A não-política externa de José Eduardo dos Santos permitiu, segundo os académicos do Cedesa, que Angola se tornasse "uma espécie de propriedade privada de alguns, perante a indiferença generalizada do mundo e o contentamento dos aproveitadores sofisticados", enquanto João Lourenço, pelo contrário, "quis colocar Angola no radar no mundo" posicionado o país como potência regional, aproximando-se dos Estados Unidos e dos países árabes do Golfo, mas mantendo as relações com a China e a Rússia

Tomando como exemplo o Corredor do Lobito, que se tornou bandeira da "cooperação intensa Angola-EUA", os investigadores realçam a "máxima prioridade dada a esta ligação ferroviária que atravessa Angola, desde o porto do Lobito até à República Democrática do Congo e à Zâmbia, na recente cimeira do G7.

A análise destaca que mais do que uma resposta norte-americana ao domínio mineiro chinês em África, o objectivo será menos o transporte de minérios, mas sobretudo a criação de uma área de desenvolvimento agro-industrial paralela ao corredor cujos produtos serão escoados pelo mesmo.

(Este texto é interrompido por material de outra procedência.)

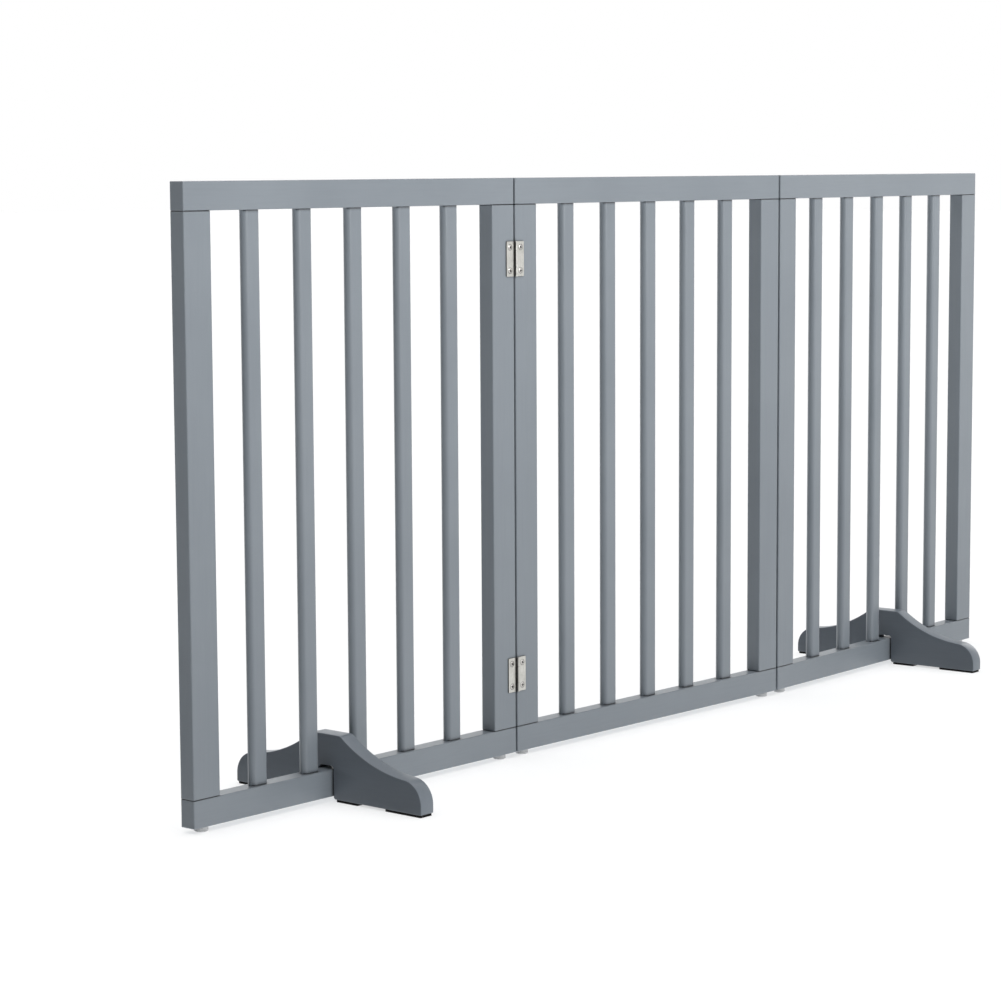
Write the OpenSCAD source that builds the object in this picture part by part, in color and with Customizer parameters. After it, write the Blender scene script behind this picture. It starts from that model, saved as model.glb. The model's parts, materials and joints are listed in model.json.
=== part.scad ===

O Cedesa, entidade que se dedica ao estudo e investigação de temas políticos e económicos da África Austral, sublinha que o angolano grupo Carrinho, considerado líder no sector agro-industrial, é já "uma peça chave da estratégia americana para África".

Os analistas notam, por outro lado, a presença chinesa relevante no consórcio Lobito Atlantic Railway (LAR), formado pela Trafigura e Vecturis e Mota-Engil, que tem como accionista de referência a China Communication Construction, detida pelo Estado chinês.

"Portanto, no final do dia, o Corredor do Lobito nunca será um projecto norte-americano para contrapor à China, mas seguramente, para ter sucesso, terá de ser um projecto cooperativo sino-americano", conclui o Cedesa.

A análise foca-se também na vontade chinesa de "não entregar os pontos" em Angola e de um "renovado vigor" que se fez sentir após viagem recente de João Lourenço a Pequim, em Março deste ano, com o regresso aos grandes projectos de infra-estruturas.

Em causa estão três anúncios recentes: a participação chinesa na primeira autoestrada de Angola, com 1400 quilómetros para ligar o sul ao norte do país; a intenção do executivo angolano rescindir contrato com o consórcio que iria construir a refinaria do Soyo, liderado pela norte-americana Quanten, que pode abrir as portas à China; a desistência dos alemães da Siemens Mobility do projecto de metro de superfície de Luanda, assumindo o Governo os custos com financiamento chinês.

"É um grande volte-face e mais uma vez demonstra a incapacidade ou falta de vontade das empresas ocidentais para investir em Angola" que "volta a estar plenamente aberra e necessitada da China para assegurar o seu desenvolvimento".

O Cedesa realça que as "vontades americanas e ocidentais não chegam" porque Angola precisa de dinheiro.

E enquanto os Estados Unidos, nos momentos decisivos, "não têm soluções praticas e operacionais, perdendo-se em planos, projectos, viagens, engenharias financeiras e boas intenções", a China parece estar perante uma nova oportunidade em Angola que "está em condições para aproveitar".

O Cedesa é dirigido por Felipe de Saavedra e Santos (presidente), doutorado em História e em Ciências da Educação e coordenador da Angola Research Network e Rui Verde (vice-presidente), doutorado em Direito, actualmente na Universidade de Oxford e membro da Chatham House.